= THE EXERCISE =
Exactly as given, repeat all of the entries.

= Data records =

* * *

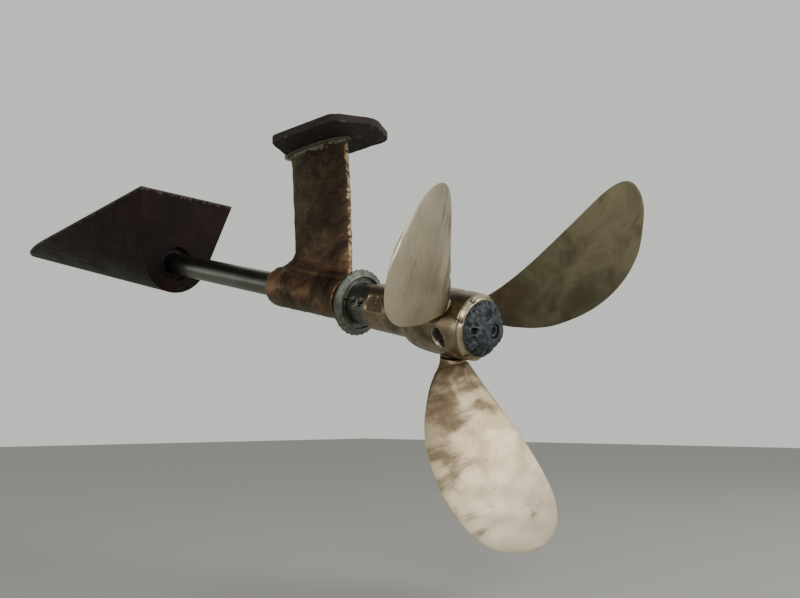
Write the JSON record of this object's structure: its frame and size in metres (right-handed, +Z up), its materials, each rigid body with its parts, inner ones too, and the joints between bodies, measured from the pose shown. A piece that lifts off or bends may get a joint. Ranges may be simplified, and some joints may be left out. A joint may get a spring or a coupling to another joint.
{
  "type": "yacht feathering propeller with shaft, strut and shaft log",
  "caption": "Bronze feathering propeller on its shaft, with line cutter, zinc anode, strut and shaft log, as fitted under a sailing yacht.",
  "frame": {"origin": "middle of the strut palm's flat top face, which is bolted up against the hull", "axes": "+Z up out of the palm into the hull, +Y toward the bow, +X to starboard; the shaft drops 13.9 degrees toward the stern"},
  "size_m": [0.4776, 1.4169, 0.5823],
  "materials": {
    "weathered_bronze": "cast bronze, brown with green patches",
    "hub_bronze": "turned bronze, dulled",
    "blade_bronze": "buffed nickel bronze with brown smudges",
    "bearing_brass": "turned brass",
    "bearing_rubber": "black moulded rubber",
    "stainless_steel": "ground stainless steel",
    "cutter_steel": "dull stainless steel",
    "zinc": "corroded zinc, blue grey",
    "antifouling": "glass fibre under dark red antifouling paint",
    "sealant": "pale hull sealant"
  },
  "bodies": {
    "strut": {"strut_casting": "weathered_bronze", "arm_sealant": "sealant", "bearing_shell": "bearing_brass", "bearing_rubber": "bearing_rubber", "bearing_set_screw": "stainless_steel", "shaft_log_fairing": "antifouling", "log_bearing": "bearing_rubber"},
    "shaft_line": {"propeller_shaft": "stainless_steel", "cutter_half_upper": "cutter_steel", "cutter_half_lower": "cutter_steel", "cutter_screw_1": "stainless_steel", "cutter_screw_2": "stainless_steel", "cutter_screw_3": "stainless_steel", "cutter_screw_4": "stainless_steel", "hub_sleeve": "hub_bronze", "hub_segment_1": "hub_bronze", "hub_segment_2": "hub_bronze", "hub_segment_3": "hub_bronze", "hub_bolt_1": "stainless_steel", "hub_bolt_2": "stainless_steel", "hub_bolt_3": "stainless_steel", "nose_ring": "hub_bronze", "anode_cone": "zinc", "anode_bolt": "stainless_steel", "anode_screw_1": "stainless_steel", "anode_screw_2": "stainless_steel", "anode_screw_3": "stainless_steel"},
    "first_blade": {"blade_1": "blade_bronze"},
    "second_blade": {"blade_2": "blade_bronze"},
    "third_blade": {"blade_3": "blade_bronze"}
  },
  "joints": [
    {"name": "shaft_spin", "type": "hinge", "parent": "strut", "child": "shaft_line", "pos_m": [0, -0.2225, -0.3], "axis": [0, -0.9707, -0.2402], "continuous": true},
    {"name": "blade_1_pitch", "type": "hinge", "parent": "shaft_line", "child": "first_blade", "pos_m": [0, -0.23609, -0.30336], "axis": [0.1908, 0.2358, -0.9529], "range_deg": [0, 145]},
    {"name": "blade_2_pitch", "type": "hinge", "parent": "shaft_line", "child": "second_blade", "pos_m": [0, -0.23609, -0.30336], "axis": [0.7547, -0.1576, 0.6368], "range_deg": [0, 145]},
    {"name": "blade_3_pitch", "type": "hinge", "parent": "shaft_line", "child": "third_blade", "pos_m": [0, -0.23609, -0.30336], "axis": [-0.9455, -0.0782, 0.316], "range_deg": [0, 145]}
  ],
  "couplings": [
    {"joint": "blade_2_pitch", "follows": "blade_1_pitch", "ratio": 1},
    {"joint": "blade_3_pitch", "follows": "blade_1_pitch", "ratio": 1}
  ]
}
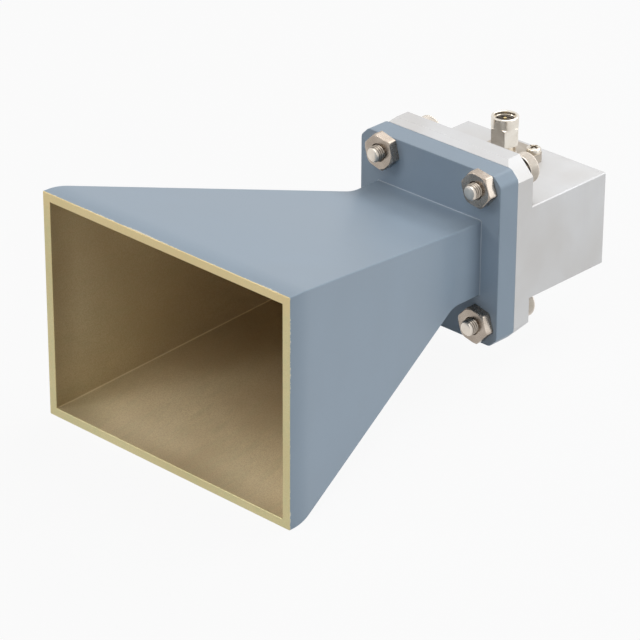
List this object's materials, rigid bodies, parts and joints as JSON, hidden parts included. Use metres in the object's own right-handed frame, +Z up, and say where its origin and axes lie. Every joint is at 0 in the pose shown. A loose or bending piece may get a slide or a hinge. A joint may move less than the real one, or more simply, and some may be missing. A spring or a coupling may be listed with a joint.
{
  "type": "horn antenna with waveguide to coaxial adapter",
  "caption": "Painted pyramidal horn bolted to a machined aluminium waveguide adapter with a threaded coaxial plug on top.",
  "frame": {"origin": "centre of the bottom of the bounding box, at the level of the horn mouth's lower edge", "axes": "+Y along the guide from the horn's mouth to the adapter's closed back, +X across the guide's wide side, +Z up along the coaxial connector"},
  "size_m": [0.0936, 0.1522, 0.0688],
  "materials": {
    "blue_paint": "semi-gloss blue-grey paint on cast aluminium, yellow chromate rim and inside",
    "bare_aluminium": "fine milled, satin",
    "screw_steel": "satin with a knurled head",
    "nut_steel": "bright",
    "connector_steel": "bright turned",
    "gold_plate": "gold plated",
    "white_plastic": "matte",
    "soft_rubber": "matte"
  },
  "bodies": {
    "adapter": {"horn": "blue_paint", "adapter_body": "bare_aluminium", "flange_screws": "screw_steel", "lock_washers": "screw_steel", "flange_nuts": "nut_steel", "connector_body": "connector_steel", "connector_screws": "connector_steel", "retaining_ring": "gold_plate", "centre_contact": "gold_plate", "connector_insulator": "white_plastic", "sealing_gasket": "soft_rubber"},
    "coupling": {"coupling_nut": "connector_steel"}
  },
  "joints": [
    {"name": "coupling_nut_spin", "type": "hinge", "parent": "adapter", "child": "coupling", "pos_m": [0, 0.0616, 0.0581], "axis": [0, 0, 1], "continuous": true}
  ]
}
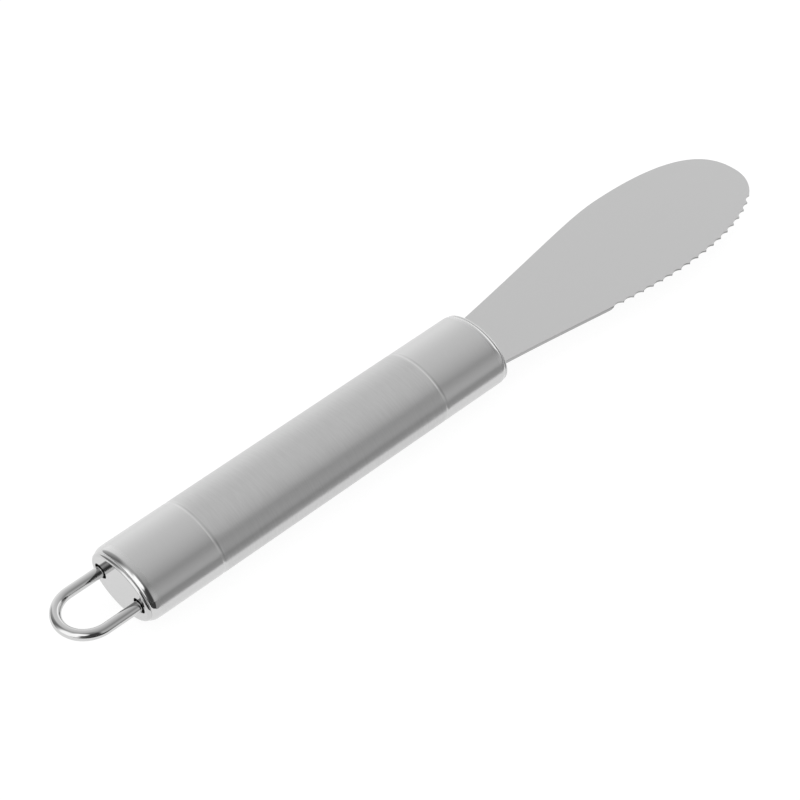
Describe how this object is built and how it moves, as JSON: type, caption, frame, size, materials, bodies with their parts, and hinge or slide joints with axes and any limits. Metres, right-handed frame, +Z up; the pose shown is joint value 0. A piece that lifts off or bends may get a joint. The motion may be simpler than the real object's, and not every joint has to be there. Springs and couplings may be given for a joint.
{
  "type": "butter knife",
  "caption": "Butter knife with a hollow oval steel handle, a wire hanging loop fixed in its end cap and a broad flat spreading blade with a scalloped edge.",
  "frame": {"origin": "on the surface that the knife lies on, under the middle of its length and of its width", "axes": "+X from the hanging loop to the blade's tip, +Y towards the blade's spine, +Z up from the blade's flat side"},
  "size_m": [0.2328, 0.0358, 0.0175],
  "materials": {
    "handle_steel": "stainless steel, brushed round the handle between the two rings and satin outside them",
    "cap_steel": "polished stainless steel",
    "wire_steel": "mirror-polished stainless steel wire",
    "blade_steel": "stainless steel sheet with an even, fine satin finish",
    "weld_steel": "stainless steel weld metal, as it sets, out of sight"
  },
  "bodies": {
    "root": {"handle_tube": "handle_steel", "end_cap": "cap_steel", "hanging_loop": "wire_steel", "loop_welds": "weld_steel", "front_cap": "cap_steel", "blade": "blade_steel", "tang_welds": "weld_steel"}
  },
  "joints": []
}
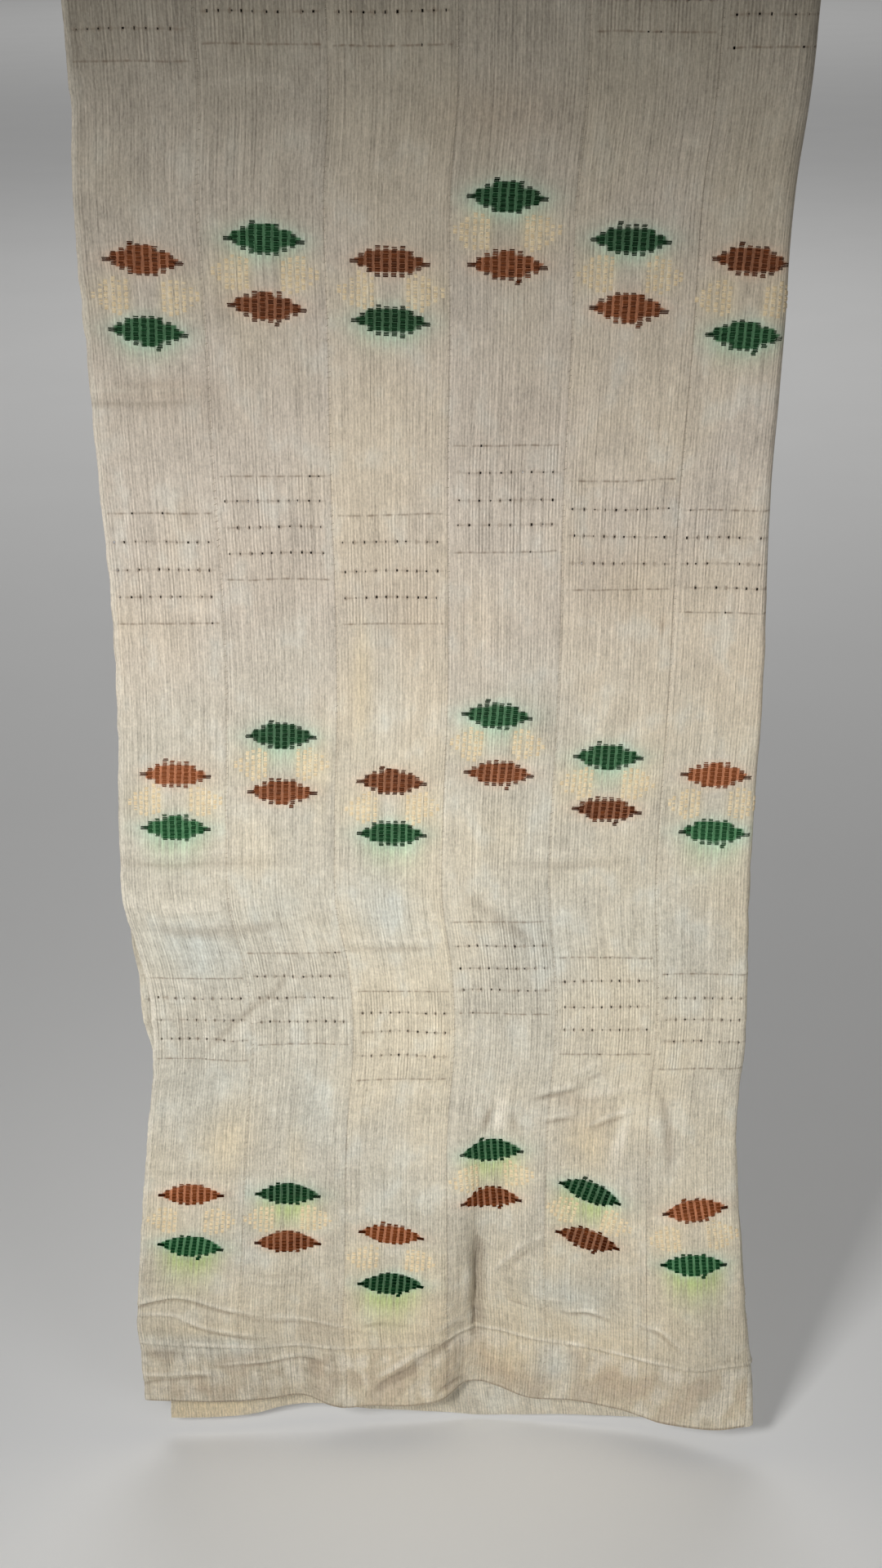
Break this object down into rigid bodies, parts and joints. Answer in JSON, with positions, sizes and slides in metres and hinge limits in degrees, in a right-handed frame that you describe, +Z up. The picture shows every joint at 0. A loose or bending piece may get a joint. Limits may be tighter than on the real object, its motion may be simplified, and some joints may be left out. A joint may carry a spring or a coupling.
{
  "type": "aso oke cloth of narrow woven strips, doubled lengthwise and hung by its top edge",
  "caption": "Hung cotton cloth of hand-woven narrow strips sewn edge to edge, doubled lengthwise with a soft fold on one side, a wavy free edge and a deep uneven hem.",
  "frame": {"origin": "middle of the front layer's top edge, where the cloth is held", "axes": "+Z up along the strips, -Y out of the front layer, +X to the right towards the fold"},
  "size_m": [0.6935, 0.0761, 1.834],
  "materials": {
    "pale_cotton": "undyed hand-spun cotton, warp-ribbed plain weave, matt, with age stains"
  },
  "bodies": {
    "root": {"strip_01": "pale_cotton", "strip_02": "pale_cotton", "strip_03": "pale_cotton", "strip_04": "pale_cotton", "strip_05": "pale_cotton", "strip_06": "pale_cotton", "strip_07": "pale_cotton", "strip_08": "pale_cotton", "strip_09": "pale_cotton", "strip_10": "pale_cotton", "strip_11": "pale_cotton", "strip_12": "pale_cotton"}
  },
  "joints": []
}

* * *

= SOLUTION FOR THIS PROBLEM =
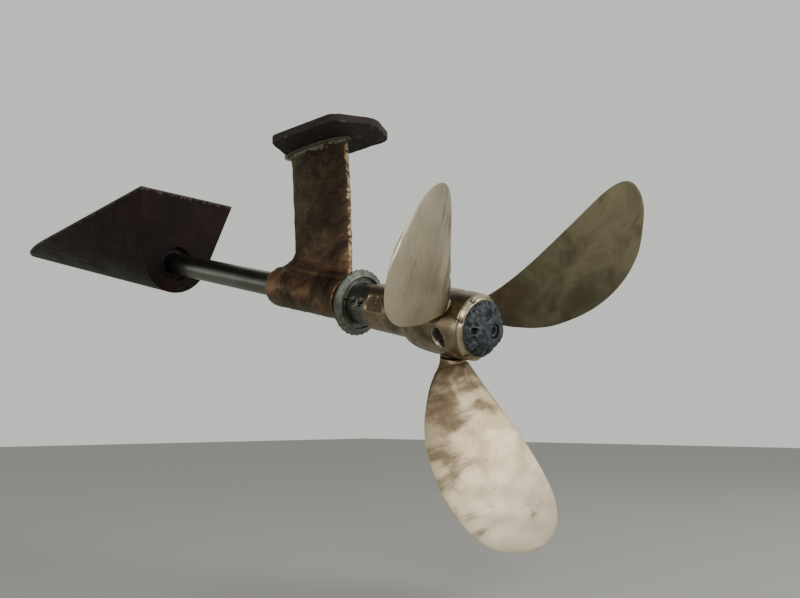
Write the JSON record of this object's structure: its frame and size in metres (right-handed, +Z up), its materials, each rigid body with its parts, inner ones too, and the joints between bodies, measured from the pose shown. A piece that lifts off or bends may get a joint. Ranges may be simplified, and some joints may be left out. A joint may get a spring or a coupling to another joint.
{
  "type": "yacht feathering propeller with shaft, strut and shaft log",
  "caption": "Bronze feathering propeller on its shaft, with line cutter, zinc anode, strut and shaft log, as fitted under a sailing yacht.",
  "frame": {"origin": "middle of the strut palm's flat top face, which is bolted up against the hull", "axes": "+Z up out of the palm into the hull, +Y toward the bow, +X to starboard; the shaft drops 13.9 degrees toward the stern"},
  "size_m": [0.4776, 1.4169, 0.5823],
  "materials": {
    "weathered_bronze": "cast bronze, brown with green patches",
    "hub_bronze": "turned bronze, dulled",
    "blade_bronze": "buffed nickel bronze with brown smudges",
    "bearing_brass": "turned brass",
    "bearing_rubber": "black moulded rubber",
    "stainless_steel": "ground stainless steel",
    "cutter_steel": "dull stainless steel",
    "zinc": "corroded zinc, blue grey",
    "antifouling": "glass fibre under dark red antifouling paint",
    "sealant": "pale hull sealant"
  },
  "bodies": {
    "strut": {"strut_casting": "weathered_bronze", "arm_sealant": "sealant", "bearing_shell": "bearing_brass", "bearing_rubber": "bearing_rubber", "bearing_set_screw": "stainless_steel", "shaft_log_fairing": "antifouling", "log_bearing": "bearing_rubber"},
    "shaft_line": {"propeller_shaft": "stainless_steel", "cutter_half_upper": "cutter_steel", "cutter_half_lower": "cutter_steel", "cutter_screw_1": "stainless_steel", "cutter_screw_2": "stainless_steel", "cutter_screw_3": "stainless_steel", "cutter_screw_4": "stainless_steel", "hub_sleeve": "hub_bronze", "hub_segment_1": "hub_bronze", "hub_segment_2": "hub_bronze", "hub_segment_3": "hub_bronze", "hub_bolt_1": "stainless_steel", "hub_bolt_2": "stainless_steel", "hub_bolt_3": "stainless_steel", "nose_ring": "hub_bronze", "anode_cone": "zinc", "anode_bolt": "stainless_steel", "anode_screw_1": "stainless_steel", "anode_screw_2": "stainless_steel", "anode_screw_3": "stainless_steel"},
    "first_blade": {"blade_1": "blade_bronze"},
    "second_blade": {"blade_2": "blade_bronze"},
    "third_blade": {"blade_3": "blade_bronze"}
  },
  "joints": [
    {"name": "shaft_spin", "type": "hinge", "parent": "strut", "child": "shaft_line", "pos_m": [0, -0.2225, -0.3], "axis": [0, -0.9707, -0.2402], "continuous": true},
    {"name": "blade_1_pitch", "type": "hinge", "parent": "shaft_line", "child": "first_blade", "pos_m": [0, -0.23609, -0.30336], "axis": [0.1908, 0.2358, -0.9529], "range_deg": [0, 145]},
    {"name": "blade_2_pitch", "type": "hinge", "parent": "shaft_line", "child": "second_blade", "pos_m": [0, -0.23609, -0.30336], "axis": [0.7547, -0.1576, 0.6368], "range_deg": [0, 145]},
    {"name": "blade_3_pitch", "type": "hinge", "parent": "shaft_line", "child": "third_blade", "pos_m": [0, -0.23609, -0.30336], "axis": [-0.9455, -0.0782, 0.316], "range_deg": [0, 145]}
  ],
  "couplings": [
    {"joint": "blade_2_pitch", "follows": "blade_1_pitch", "ratio": 1},
    {"joint": "blade_3_pitch", "follows": "blade_1_pitch", "ratio": 1}
  ]
}
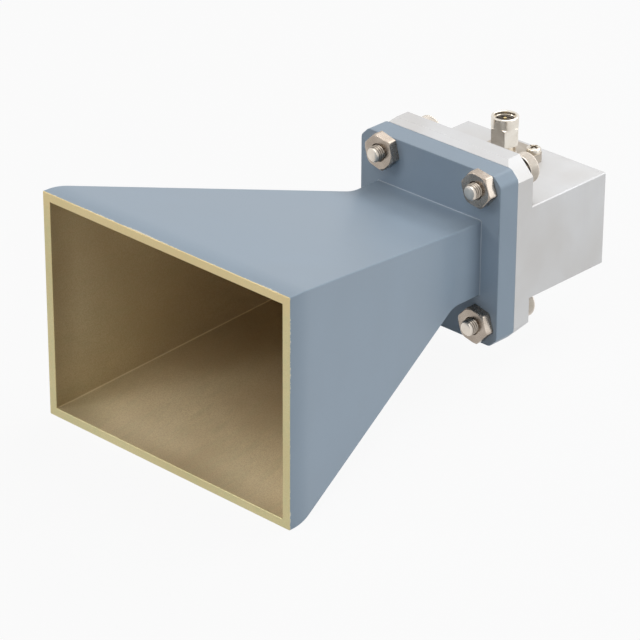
List this object's materials, rigid bodies, parts and joints as JSON, hidden parts included. Use metres in the object's own right-handed frame, +Z up, and say where its origin and axes lie. Every joint is at 0 in the pose shown. A loose or bending piece may get a slide or a hinge. A joint may move less than the real one, or more simply, and some may be missing. A spring or a coupling may be listed with a joint.
{
  "type": "horn antenna with waveguide to coaxial adapter",
  "caption": "Painted pyramidal horn bolted to a machined aluminium waveguide adapter with a threaded coaxial plug on top.",
  "frame": {"origin": "centre of the bottom of the bounding box, at the level of the horn mouth's lower edge", "axes": "+Y along the guide from the horn's mouth to the adapter's closed back, +X across the guide's wide side, +Z up along the coaxial connector"},
  "size_m": [0.0936, 0.1522, 0.0688],
  "materials": {
    "blue_paint": "semi-gloss blue-grey paint on cast aluminium, yellow chromate rim and inside",
    "bare_aluminium": "fine milled, satin",
    "screw_steel": "satin with a knurled head",
    "nut_steel": "bright",
    "connector_steel": "bright turned",
    "gold_plate": "gold plated",
    "white_plastic": "matte",
    "soft_rubber": "matte"
  },
  "bodies": {
    "adapter": {"horn": "blue_paint", "adapter_body": "bare_aluminium", "flange_screws": "screw_steel", "lock_washers": "screw_steel", "flange_nuts": "nut_steel", "connector_body": "connector_steel", "connector_screws": "connector_steel", "retaining_ring": "gold_plate", "centre_contact": "gold_plate", "connector_insulator": "white_plastic", "sealing_gasket": "soft_rubber"},
    "coupling": {"coupling_nut": "connector_steel"}
  },
  "joints": [
    {"name": "coupling_nut_spin", "type": "hinge", "parent": "adapter", "child": "coupling", "pos_m": [0, 0.0616, 0.0581], "axis": [0, 0, 1], "continuous": true}
  ]
}
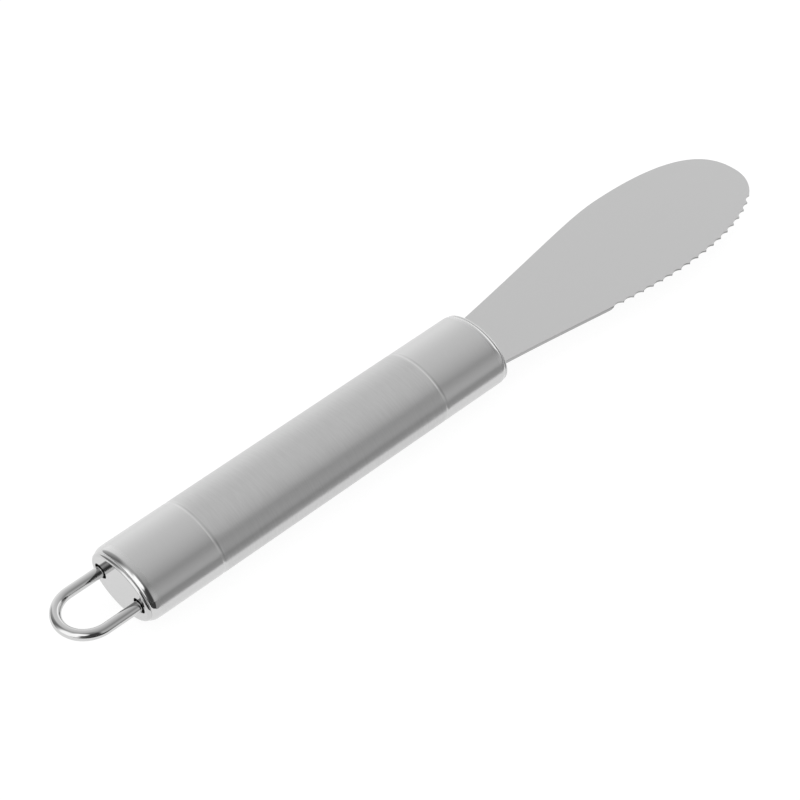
Describe how this object is built and how it moves, as JSON: type, caption, frame, size, materials, bodies with their parts, and hinge or slide joints with axes and any limits. Metres, right-handed frame, +Z up; the pose shown is joint value 0. A piece that lifts off or bends may get a joint. The motion may be simpler than the real object's, and not every joint has to be there. Springs and couplings may be given for a joint.
{
  "type": "butter knife",
  "caption": "Butter knife with a hollow oval steel handle, a wire hanging loop fixed in its end cap and a broad flat spreading blade with a scalloped edge.",
  "frame": {"origin": "on the surface that the knife lies on, under the middle of its length and of its width", "axes": "+X from the hanging loop to the blade's tip, +Y towards the blade's spine, +Z up from the blade's flat side"},
  "size_m": [0.2328, 0.0358, 0.0175],
  "materials": {
    "handle_steel": "stainless steel, brushed round the handle between the two rings and satin outside them",
    "cap_steel": "polished stainless steel",
    "wire_steel": "mirror-polished stainless steel wire",
    "blade_steel": "stainless steel sheet with an even, fine satin finish",
    "weld_steel": "stainless steel weld metal, as it sets, out of sight"
  },
  "bodies": {
    "root": {"handle_tube": "handle_steel", "end_cap": "cap_steel", "hanging_loop": "wire_steel", "loop_welds": "weld_steel", "front_cap": "cap_steel", "blade": "blade_steel", "tang_welds": "weld_steel"}
  },
  "joints": []
}
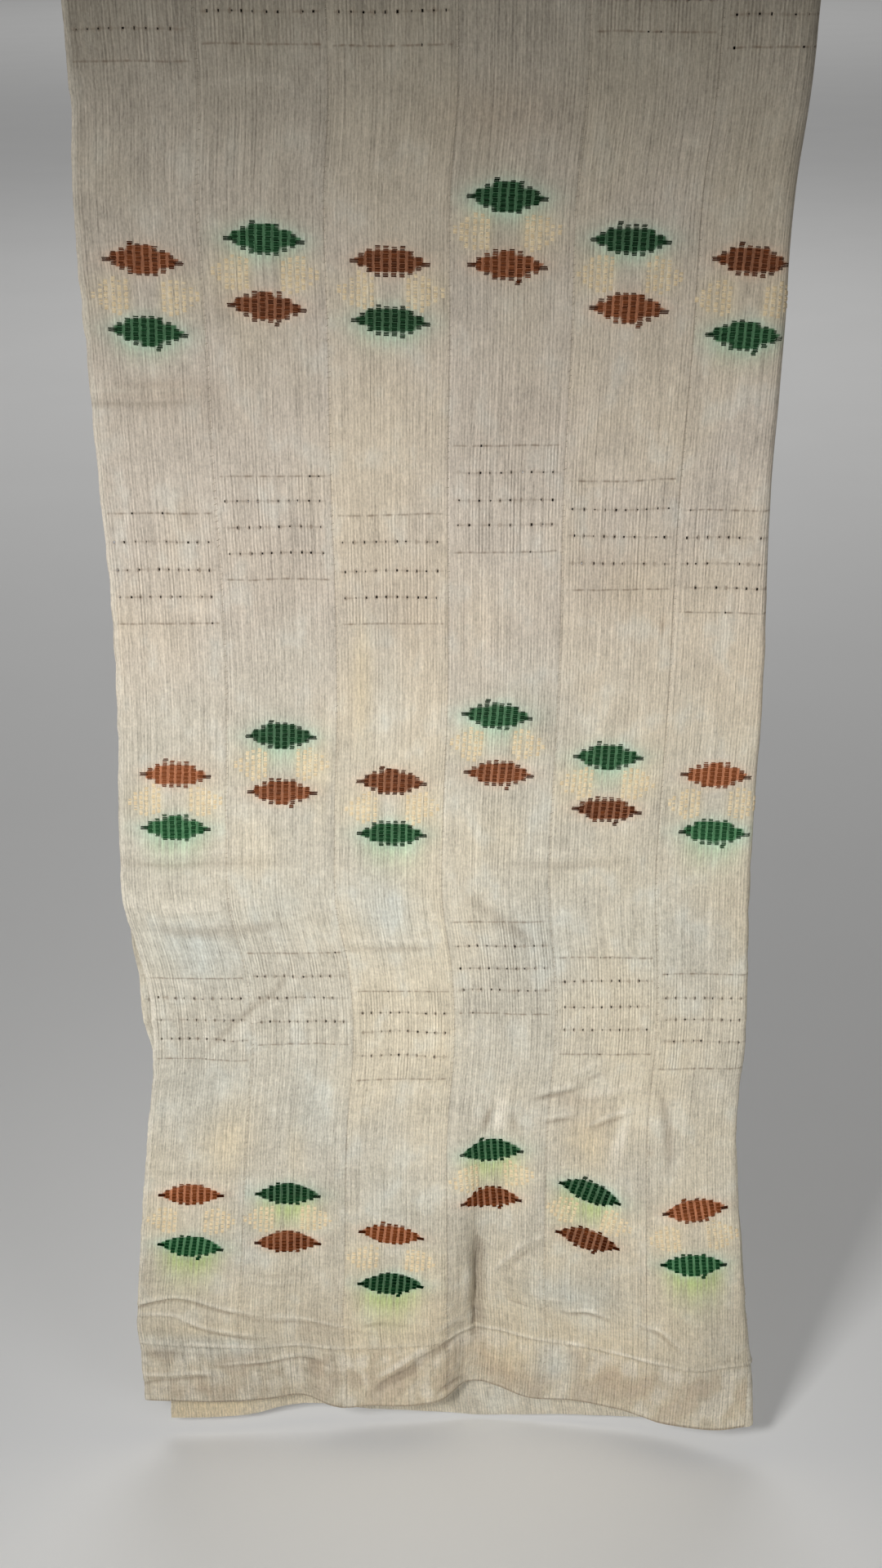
Break this object down into rigid bodies, parts and joints. Answer in JSON, with positions, sizes and slides in metres and hinge limits in degrees, in a right-handed frame that you describe, +Z up. The picture shows every joint at 0. A loose or bending piece may get a joint. Limits may be tighter than on the real object, its motion may be simplified, and some joints may be left out. A joint may carry a spring or a coupling.
{
  "type": "aso oke cloth of narrow woven strips, doubled lengthwise and hung by its top edge",
  "caption": "Hung cotton cloth of hand-woven narrow strips sewn edge to edge, doubled lengthwise with a soft fold on one side, a wavy free edge and a deep uneven hem.",
  "frame": {"origin": "middle of the front layer's top edge, where the cloth is held", "axes": "+Z up along the strips, -Y out of the front layer, +X to the right towards the fold"},
  "size_m": [0.6935, 0.0761, 1.834],
  "materials": {
    "pale_cotton": "undyed hand-spun cotton, warp-ribbed plain weave, matt, with age stains"
  },
  "bodies": {
    "root": {"strip_01": "pale_cotton", "strip_02": "pale_cotton", "strip_03": "pale_cotton", "strip_04": "pale_cotton", "strip_05": "pale_cotton", "strip_06": "pale_cotton", "strip_07": "pale_cotton", "strip_08": "pale_cotton", "strip_09": "pale_cotton", "strip_10": "pale_cotton", "strip_11": "pale_cotton", "strip_12": "pale_cotton"}
  },
  "joints": []
}